Перед спаньем Лукьяныч имел по этому поводу со мной объяснение.

– Разуваев мимо нас сегодня озоровал.

– Видел.

– Стало быть, ему можно?

– Стало быть.

– Стало быть, ежели он ночью… Испугает, навек уродом сделает… и это можно?

– Вероятно, можно.

Лукьяныч только головой мотнул на мой ответ.

– Давеча меня поманил: правда ли, говорит, что Матрена-скотница (Матрена – почтенная женщина лет под шестьдесят) в грехе состоит?

– С кем? сказывал?

– Известно, с кем.

– Со мной?

– Стало быть.

Молчание.

– А потом опять подъехал. Коли, говорит, Матрена не виновата, так чем же твой барин питается? И это, значит, можно?

– Должно быть. Вот ты и сам с ним разговариваешь…

– А я что же могу! Я думал, он об деле хочет говорить, а он вон что! По-моему, ему бы за это в шею накласть – вот и все.

– А ты его спроси сначала, согласится ли он?

– Это, чай, и без спросу можно. При папеньке при вашем, царство небесное, коли бы этакой случай вышел…

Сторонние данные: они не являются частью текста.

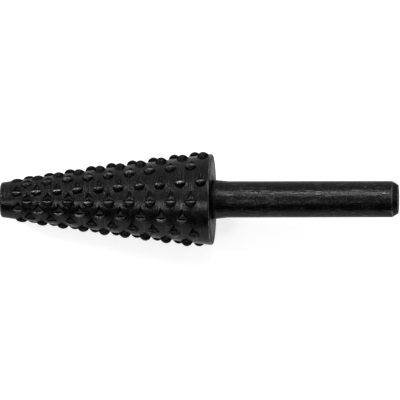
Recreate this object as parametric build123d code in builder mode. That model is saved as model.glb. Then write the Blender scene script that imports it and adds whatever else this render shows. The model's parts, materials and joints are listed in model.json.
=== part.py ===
from build123d import *
import os
from math import atan, cos, degrees, hypot, pi, radians, sin

# A conical rotary rasp for wood, for use in a drill. It is one piece of steel: the tapered head
# and the round shank are turned from one bar, and the teeth are raised from the cone by a
# three-sided punch, which leaves a pointed pit in front of each one.
# Lengths are in millimetres and angles in degrees. "Along" runs down the axis from the tip.

# Head
head_length = 35.0
tip_diameter = 5.75
back_diameter = 15.1
tip_edge_chamfer = 0.25
back_rim_chamfer = 0.2

# Shank
shank_diameter = 6.0
shank_length = 30.6
flare_height = 0.28
flare_length = 2.5
end_chamfer_length = 1.0
end_chamfer_depth = 0.6

# Rings of teeth. Each ring is turned by half a space from the one before, so that the teeth
# also stand in rows down the cone, twice as many as there are teeth in a ring. The rings lean:
# their teeth stray along the cone by as much as ring_lean, and by nothing at level_turn.
teeth_per_ring = 7
ring_spacing = 1.71
first_ring_along = 3.15
back_land = 0.25
ring_lean = 0.39
level_turn = 42.0
row_twist = -4.0

# One tooth: a flat cutting face with an arched top, and a rounded back made of small flats
tooth_width = 2.0
tooth_back_length = 0.7
tooth_height = 0.84
first_tooth_height = 0.4
full_height_along = 17.0
crest_flats = 7
crest_dip = 20
back_flats = 4
back_dip = 55

# The pit in front of it, whose cutter is oversize and runs a little way under the tooth
pit_width = 1.8
pit_length = 1.25
pit_depth = 0.5
pit_oversize = 1.5
pit_overlap = 0.05

# Sizes that follow from these
taper = (back_diameter - tip_diameter) / 2 / head_length
half_angle = atan(taper)
overall_length = head_length + shank_length
row_angle = 360 / (2 * teeth_per_ring)
last_ring_along = head_length - back_land - tooth_width / 2


def cone_radius(along):
    """Radius of the bare cone at a distance from the tip."""
    return tip_diameter / 2 + taper * along


def height_at(along):
    """Height of a tooth: the punch bites less near the thin end, and fully further back."""
    share = (along - first_ring_along) / (full_height_along - first_ring_along)
    return first_tooth_height + (tooth_height - first_tooth_height) * min(share, 1)


def seat(along, turn):
    """Plane on the cone under a tooth: x runs up the taper, y is the way of cutting, z is outward."""
    outward = Vector(0, -sin(radians(turn)), cos(radians(turn)))
    axis = Vector(1, 0, 0)
    return Plane(
        origin=axis * along + outward * cone_radius(along),
        x_dir=axis * cos(half_angle) + outward * sin(half_angle),
        z_dir=outward * cos(half_angle) - axis * sin(half_angle),
    )


def ring_seats(ring):
    """Seats of one ring's teeth, but for those that would run off the back of the head."""
    station = first_ring_along + ring * ring_spacing
    twist = row_twist * (station / head_length - 0.5)
    seats = []
    for tooth in range(teeth_per_ring):
        row = 2 * tooth + (ring + 1) % 2
        turn = (row + 0.5) * row_angle + twist
        along = station + ring_lean * sin(radians(turn - level_turn))
        if along <= last_ring_along:
            seats.append(seat(along, turn))
    return seats


def tooth_shape(height):
    """A tooth: every flat behind the cutting face touches one ball of the right size and depth."""
    half_width = tooth_width / 2
    ahead = (half_width**2 - tooth_back_length**2) / (2 * tooth_back_length)
    below = (half_width**2 - height**2) / (2 * height)
    radius = hypot(half_width, ahead, below)
    centre = Vector(0, ahead, -below)
    with BuildPart() as tooth:
        with Locations(centre):
            Box(3 * radius, 3 * radius, 3 * radius)
        split(bisect_by=Plane.XZ, keep=Keep.TOP)
        for flats, dip in ((crest_flats, radians(crest_dip)), (back_flats, radians(back_dip))):
            for flat in range(flats):
                lean = pi * ((flat + 0.5) / flats - 0.5)
                facing = Vector(sin(lean) * cos(dip), -sin(dip), cos(lean) * cos(dip))
                split(bisect_by=Plane(centre + facing * radius, z_dir=facing), keep=Keep.BOTTOM)
    return tooth.part


def pit_shape(radius):
    """The pit: deepest at the foot of the cutting face, rising to a point on the curved cone."""
    half_width = pit_width / 2 * pit_oversize
    brim = pit_depth * (pit_oversize - 1)
    fall = pit_length**2 / (2 * radius)
    point = Vertex(0, pit_length * pit_oversize, brim - fall * pit_oversize)
    with BuildPart() as pit:
        with BuildSketch(Plane.XZ.offset(pit_overlap)) as wall:
            with BuildLine():
                Polyline((-half_width, brim), (half_width, brim), (0, -pit_depth), close=True)
            make_face()
        loft(sections=[wall.sketch, point])
    return pit.part


# Turned blank
with BuildPart() as blank:
    with BuildSketch(Plane.XZ):
        with BuildLine():
            Polyline(
                (0, 0),
                (0, tip_diameter / 2),
                (head_length, back_diameter / 2),
                (head_length, shank_diameter / 2 + flare_height),
                (head_length + flare_length, shank_diameter / 2),
                (overall_length, shank_diameter / 2),
                (overall_length, 0),
                close=True,
            )
        make_face()
    revolve(axis=Axis.X)
    circles = blank.edges().filter_by(GeomType.CIRCLE)
    chamfer(circles.sort_by(Axis.X)[0], tip_edge_chamfer)
    chamfer(circles.sort_by(SortBy.RADIUS)[-1], back_rim_chamfer)
    shank_end = blank.faces().sort_by(Axis.X)[-1]
    chamfer(shank_end.edges(), end_chamfer_depth, end_chamfer_length, reference=shank_end)

# Pits and teeth, ring by ring
ring_count = int((last_ring_along + ring_lean - first_ring_along) / ring_spacing) + 1
with BuildPart() as pits:
    for ring in range(ring_count):
        pit = pit_shape(cone_radius(first_ring_along + ring * ring_spacing))
        with Locations(ring_seats(ring)):
            add(pit)

with BuildPart() as teeth:
    for ring in range(ring_count):
        tooth = tooth_shape(height_at(first_ring_along + ring * ring_spacing))
        with Locations(ring_seats(ring)):
            add(tooth)

with BuildPart() as toothed:
    add(blank.part)
    add(pits.part, mode=Mode.SUBTRACT)
    add(teeth.part)

# At rest the rasp lies on two neighbouring rows of teeth, with its shank in the air
rest_tilt = degrees(atan(taper * cos(pi / (2 * teeth_per_ring))))
tilted = toothed.part.rotate(Axis.Y, -rest_tilt).bounding_box()
with BuildPart() as rotary_rasp:
    with Locations(Location((-tilted.center().X, -tilted.center().Y, -tilted.min.Z), (0, -rest_tilt, 0))):
        add(toothed.part)

os.makedirs("parts", exist_ok=True)
rotary_rasp.part.label = "rotary_rasp"
export_step(rotary_rasp.part, "parts/rotary_rasp.step")
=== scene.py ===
"""The looks of a conical rotary rasp for wood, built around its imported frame.

The real tool is turned from one bar of steel, and its teeth are raised from the cone by a punch. It is
made the same way here. `TurnedBlank` spins the bare shape, with a fine net of vertices on its cone, and
`PunchedHead` lets `ToothForm` push every tooth and its pit out of that net, so that the whole tool stays
one closed shell. `BlackenedSteel` is its finish, and `Studio` holds the floor, the light and the camera.

"Along" runs down the axis of the rasp from its tip. "Turn" runs around the axis, from the top towards -Y,
which is the lower side of the picture. In use the surface moves towards lower turns, so that each pit
lies at a lower turn than its tooth.
"""

import json
import logging
import math
import random
from dataclasses import astuple, dataclass, fields, replace
from enum import Enum

import bmesh
import bpy
from mathutils import Matrix, Vector, noise


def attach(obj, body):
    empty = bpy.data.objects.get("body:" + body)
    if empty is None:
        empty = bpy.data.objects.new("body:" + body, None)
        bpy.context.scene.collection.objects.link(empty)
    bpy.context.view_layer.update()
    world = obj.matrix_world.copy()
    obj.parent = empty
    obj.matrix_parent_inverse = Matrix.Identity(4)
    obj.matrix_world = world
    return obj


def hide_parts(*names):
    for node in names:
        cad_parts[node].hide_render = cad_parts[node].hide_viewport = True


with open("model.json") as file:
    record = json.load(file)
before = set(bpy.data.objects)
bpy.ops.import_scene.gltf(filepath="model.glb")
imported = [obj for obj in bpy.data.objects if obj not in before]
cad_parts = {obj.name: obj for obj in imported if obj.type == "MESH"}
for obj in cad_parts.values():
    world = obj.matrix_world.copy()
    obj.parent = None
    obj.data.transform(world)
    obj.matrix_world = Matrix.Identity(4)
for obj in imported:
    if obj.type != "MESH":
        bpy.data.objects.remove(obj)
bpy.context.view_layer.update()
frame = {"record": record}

MM = 0.001
# The photograph's scale and its width and height, in pixels.
PX_PER_MM = 6.08
PICTURE = 400
# What the mesh tells its material at each vertex: rubbed crests brightened as a painted highlight,
# and raised metal, with painted shade in the pits.
WEAR_AND_HIGHLIGHT = "crest_wear_and_highlight"
RAISED_AND_PIT_SHADE = "raised_metal_and_pit_shade"
log = logging.getLogger("rotary_rasp")


def mix(start: float, end: float, share: float) -> float:
    """Returns the value that lies a share of the way from start to end."""
    return start + (end - start) * share


def smooth_step(value: float) -> float:
    """Returns 0 below 0 and 1 above 1, with a soft rise between them."""
    value = min(max(value, 0.0), 1.0)
    return value * value * (3 - 2 * value)


def cosine_steps(count: int) -> list[float]:
    """Divides 0 to 1 so that the steps are short at both ends.

    Args:
        count: How many steps there are.

    Returns:
        The count + 1 places, from 0 to 1.
    """
    return [(1 - math.cos(math.pi * step / count)) / 2 for step in range(count + 1)]


def grey(tone: float) -> tuple[float, float, float, float]:
    """Returns a neutral colour."""
    return (tone, tone, tone, 1.0)


@dataclass(frozen=True)
class Ramp:
    """A smooth change from one result to another, by something that is read.

    Attributes:
        low: The reading at which the change begins.
        high: The reading at which it is complete.
        start: The result up to low.
        end: The result from high on.
    """

    low: float
    high: float
    start: float = 0.0
    end: float = 1.0


class Zone(Enum):
    """The part of a tooth's cell that a line of the net shapes."""

    AHEAD = "bare surface on the pit's side"
    PIT = "the pit"
    FACE = "the cutting face"
    EDGE = "the rounded edge over the cutting face"
    BACK = "the rounded back"
    BEHIND = "bare surface behind the tooth"


@dataclass(frozen=True)
class NetLine:
    """One line of the net, which runs along the rasp.

    Attributes:
        zone: What the line shapes.
        share: How far across its zone it lies: from the foot to the point of the pit, from the foot to
            the edge on the cutting face, from there over the edge, from the edge to the base on the
            back, and from the outline of the tooth to the side of its cell on the bare surface.
    """

    zone: Zone
    share: float


@dataclass(frozen=True)
class Spot:
    """A place near a tooth: up the taper, in the way of cutting, and out of the cone.

    Attributes:
        up: Distance up the taper from the middle of the tooth.
        way: Distance in the way of cutting from the crest.
        out: Height over the bare cone.
        wear_and_highlight: From 0 for full black to 1 for a rubbed edge brightened as a painted highlight.
        raised: From 0 for the turned cone to 1 for metal that the punch has raised; pits get painted shade.
    """

    up: float
    way: float
    out: float
    wear_and_highlight: float = 0.0
    raised: float = 0.0


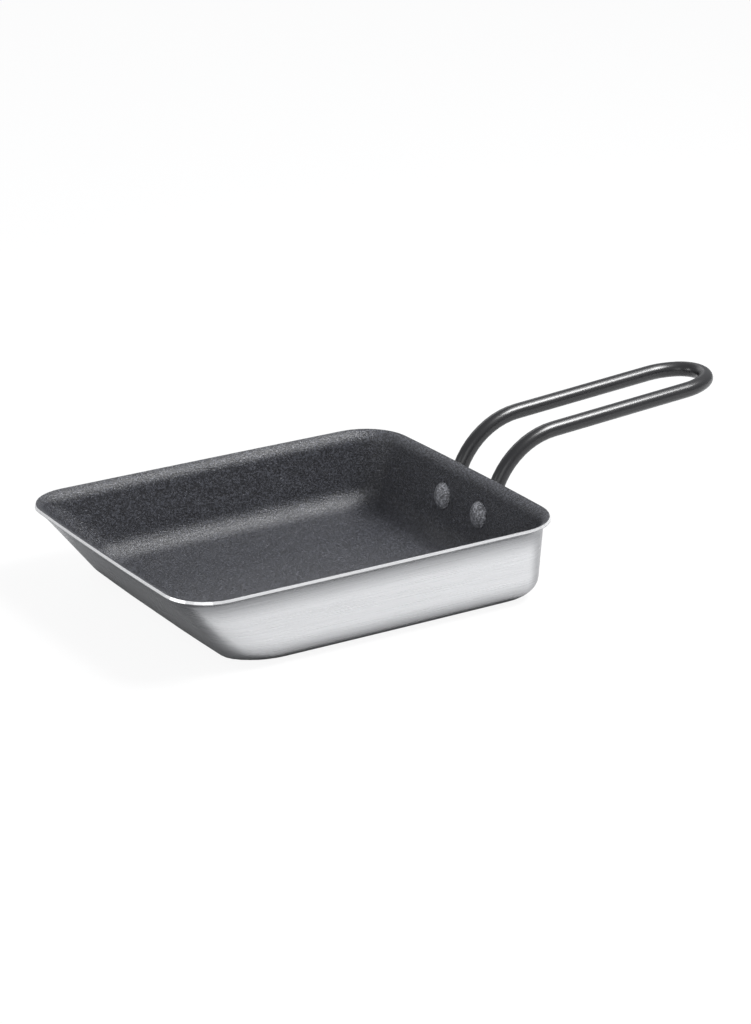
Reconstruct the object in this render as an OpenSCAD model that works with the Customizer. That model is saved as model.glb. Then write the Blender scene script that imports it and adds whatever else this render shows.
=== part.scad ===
// Tamagoyaki pan: a pressed rectangular sheet pan with a non-stick lining,
// a looped rod handle with flattened ends, and two rivets.
// Frame: +X towards the handle, +Z up, origin under the middle of the rim, on the resting plane.

/* [Pan] */
// Length of the rim between its corners, over the lip
rim_l = 181; // [150:1:220]
// Width of the rim between its corners, over the lip
rim_w = 151; // [125:1:190]
// Height of the rim's top edge
pan_h = 35.7; // [32:0.1:50]
// Thickness of the metal sheet
sheet_t = 1.35; // [1:0.05:2]
// Thickness of the non-stick lining
coat_t = 0.15; // [0.1:0.01:0.3]
// Lean of the two long walls from upright, in degrees
side_draft = 1; // [0.5:0.5:6]
// Lean of the wall that carries the handle, in degrees
handle_draft = 10; // [5:0.5:16]
// Lean of the serving wall opposite the handle, in degrees
serve_draft = 38; // [20:1:42]
// Outer radius between the base and the walls
base_round = 11.2; // [7:0.1:13]
// Outward bow of the two short walls
end_bow = 1.4; // [0:0.1:2]
// Outward bow of the two long walls
side_bow = 0.3; // [0:0.1:1]

/* [Corners] */
// Corner radius of the rim at the serving end
rim_r_serve = 18.8; // [14:0.1:26]
// Corner radius of the rim at the handle end
rim_r_handle = 20.6; // [15:0.1:28]
// Corner radius of the flat base at the serving end
base_r_serve = 17.5; // [10:0.1:24]
// Corner radius of the flat base at the handle end
base_r_handle = 10.5; // [7:0.1:20]

/* [Lip] */
// Radius under the flared lip
lip_r = 4.85; // [3:0.05:6]
// Angle of the lip's edge from upright, in degrees
lip_angle = 71; // [55:1:80]

/* [Handle] */
// Diameter of the handle rod
rod_d = 6.8; // [5:0.1:8]
// Distance between the centres of the two legs
leg_gap = 28.8; // [26:0.1:36]
// Reach of the handle beyond the lip
handle_l = 126.5; // [90:0.5:180]
// Height of the grip's centre over the rim, at the lip
grip_over = 14.5; // [11:0.1:25]
// Rise of the grip, in degrees
grip_rise = 4; // [0:0.5:12]
// Slope of the legs where they pass the lip, in degrees
leg_slope = 66; // [58:1:74]
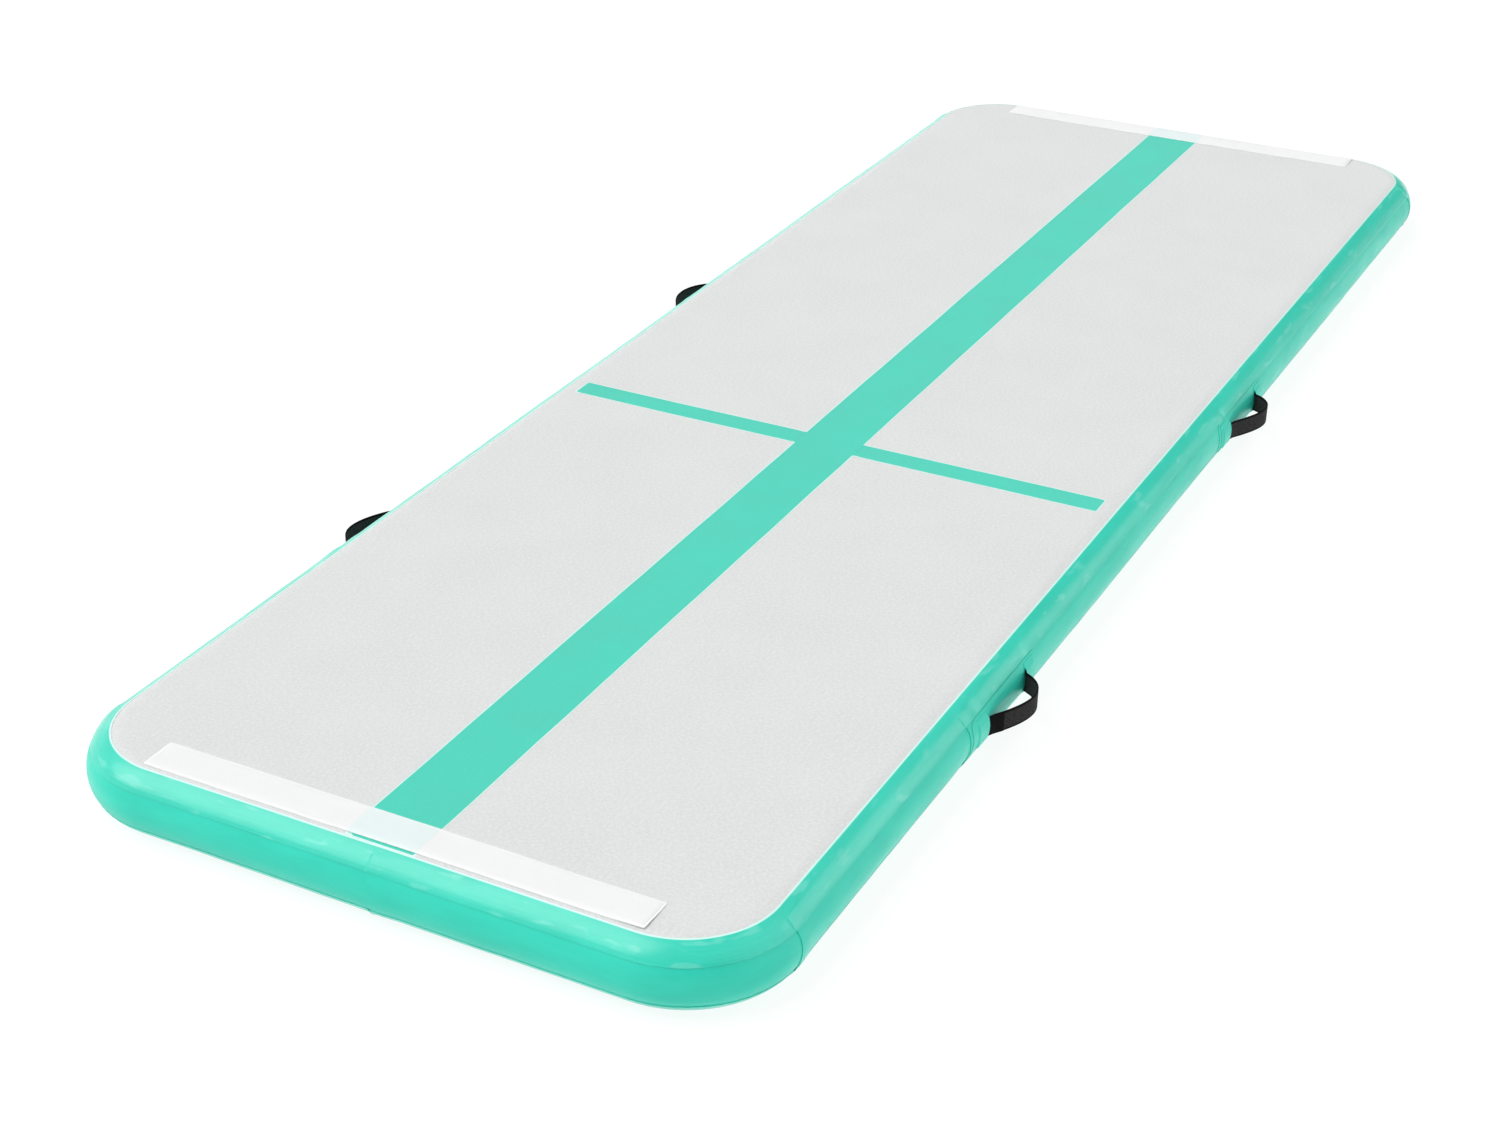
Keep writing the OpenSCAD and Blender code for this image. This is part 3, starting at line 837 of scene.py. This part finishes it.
class Nodes:
    """A node tree, with short calls for the nodes used here."""

    def __init__(self, tree):
        self.tree = tree

    def node(self, kind, inputs, **settings):
        """New node; inputs holds the value or source of its sockets, by name or number."""
        node = self.tree.nodes.new(kind)
        for key, value in settings.items():
            setattr(node, key, value)
        for key, value in inputs.items():
            self.feed(node.inputs[key], value)
        return node

    def feed(self, socket, value):
        if isinstance(value, bpy.types.NodeSocket):
            self.tree.links.new(value, socket)
        else:
            socket.default_value = value

    def math(self, operation, a, b=0.0, c=0.0):
        return self.node("ShaderNodeMath", {0: a, 1: b, 2: c}, operation=operation).outputs[0]

    def range(self, value, low, high, to_low=0.0, to_high=1.0, kind="LINEAR"):
        """value taken from the range low to high on to the other range, and held at its ends."""
        inputs = {0: value, 1: low, 2: high, 3: to_low, 4: to_high}
        return self.node("ShaderNodeMapRange", inputs, interpolation_type=kind).outputs[0]

    def parts(self, vector):
        """The x, y and z of a vector."""
        return self.node("ShaderNodeSeparateXYZ", {0: vector}).outputs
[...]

– То было при папеньке, а то теперь.

– Так, значит, и пущай озорует?

– И пущай!

– Покойной ночи-с!

Несколько дней сряду повторялось это дикое гиканье, и однажды даже, как предсказал Лукьяныч, Разуваев угостил меня им в глухую ночь. Проскакал несчетное число раз мимо моей усадьбы во весь опор, крича: караул! режут! пожар! И во всех этих parties de plaisir неизменно участвовал Грацианов. Я понял, что против меня затеяна интрига.

Очевидно, меня хотят выжить. Везде кругом кабаки, везде веселье идет, один я заперся от всех и умираю. И при этом как-то странно и неестественно себя веду, так что и приноровиться ко мне невозможно. Сперва не «якшался» и задирал нос, потом смалодушничал и начал «якшаться», и вот, в ту самую минуту, когда все сердца понеслись мне навстречу, когда все начали надеяться, что я буду приглашать деревенских девок водить хороводы у себя перед домом и оделять их пряниками, я вдруг опять заперся и перестал «якшаться». Даже батюшка скандализировался моим поведением и, дабы не преогорчить своих прочих духовных детей, стал избегать свиданий со мною. Ясно, что Разуваев был в этом месте гораздо более ко двору, нежели я.

Разуваев жил от меня верстах в пяти, снимал рощи и отправлял в город барки с дровами. Сверх того он занимался и другими операциями, объектом которых обыкновенно служил мужик. И он был веселый, и жена у него была веселая. Дом их, небольшой и невзрачный, стоял у лесной опушки, так что из окон никакого другого вида не было, кроме громадного пространства, сплошь усеянного пнями. Но хозяева были гостеприимные, и пированье шло в этом домишке великое.